Ende Februar beendet Johannes-Wilhelm Rörig seine Arbeit als Missbrauchsbeauftragter. Seit 2011 brachte er viel auf den Weg – und stieß an Grenzen.

Johannes-Wilhelm Rörig: „Kinderschutz ist kein Gedöns“ Foto: Heike Lyding/epd/imago

Berlin taz | Das kam überraschend, zumindest für die Öffentlichkeit: Johannes-Wilhelm Rörig gibt sein Amt als Missbrauchsbeauftragter der Bundesregierung Ende Februar auf – noch vor Ablauf der Amtsperiode 2024. Wer sich mit dem Thema sexuelle Gewalt an Kindern und Jugendlichen etwas genauer beschäftigt, war indes vorgewarnt: Bereits Ende 2020 hatte der Jurist, Volkswirt und Ministerialdirigent angekündigt, die Stelle früher als geplant verlassen zu wollen.

Rörig hatte das Amt 2011 von der früheren Familienministerin Christine Bergmann übernommen. Die SPD-Politikerin hatte die Stelle nach dem Bekanntwerden der massenhaften Missbrauchsfälle in der katholischen Kirche ins Leben gerufen. Sie war es auch, die Rörig, der zeitweilig ihr Büroleiter im Familienministerium war, als einen „kompetenten Nachfolger“ mit „vielseitigen Erfahrungen“ in der Kinder- und Jugendpolitik sowie im Kinderschutz vorgeschlagen hatte.

Wie recht sie hatte, konnte die Öffentlichkeit seither verfolgen. Mit Verve füllte Rörig das Amt aus, die Liste seiner Forderungen an Politik und Gesellschaft ist lang: Jede Schule, jede Kita, jeder Sportverein und jede Organisation, die mit Kindern und Jugendlichen zu tun hat, muss ein Schutzkonzept gegen sexuelle Gewalt haben. Cybergrooming, das gezielte Anbahnen sexueller Kontakte im Netz, sowie die Masse an kinderpornografischem Material im Internet, muss unterbunden werden. „Kinderschutz ist kein Gedöns“, sagte er.

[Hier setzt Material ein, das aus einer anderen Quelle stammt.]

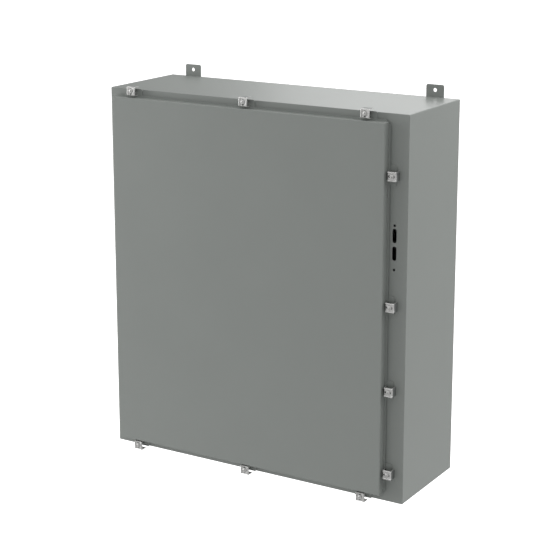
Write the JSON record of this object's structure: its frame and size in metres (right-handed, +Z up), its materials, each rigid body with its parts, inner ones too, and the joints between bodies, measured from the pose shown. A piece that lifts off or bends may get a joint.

Neben Aufklärungskampagnen, regte er eine sogenannte Sensibilisierungskampagne an, veranstaltete Kongresse, Konferenzen, Presserunden. Er forderte mehr Geld für den Kinderschutz und für die Arbeit gegen sexuelle Gewalt. Er redete mit den Kirchen und machte immer wieder darauf aufmerksam, dass Missbrauch nicht nur in kirchlichen Einrichtungen verstärkt vorkommt, sondern auch in der Familie. Dieser Fokus verblasste mitunter angesichts der immer neuen Skandale in katholischer und evangelischer Kirche.

Nachfolge bisher unklar

Wer Rörig in den vergangenen zehn Jahren beobachtete, meinte – trotz aller Erfolge – eine zunehmende Verbitterung seinerseits zu verspüren: Die Politik nimmt das Thema nicht ernst genug. So hart hätte und hatte Rörig das nie formuliert. Und doch beklagte er immer wieder laut, dass zu wenig Geld für Kinderschutz ausgegeben werde. Dass es zu wenig Beratungsstellen für Männer gebe, die als Kinder Opfer geworden waren. Dass Prävention in der Schule ein fester Bestandteil sein müsse. Dass verstärkt auf die Sportvereine geschaut werden müsse. Dass es mehr Täterarbeit brauche.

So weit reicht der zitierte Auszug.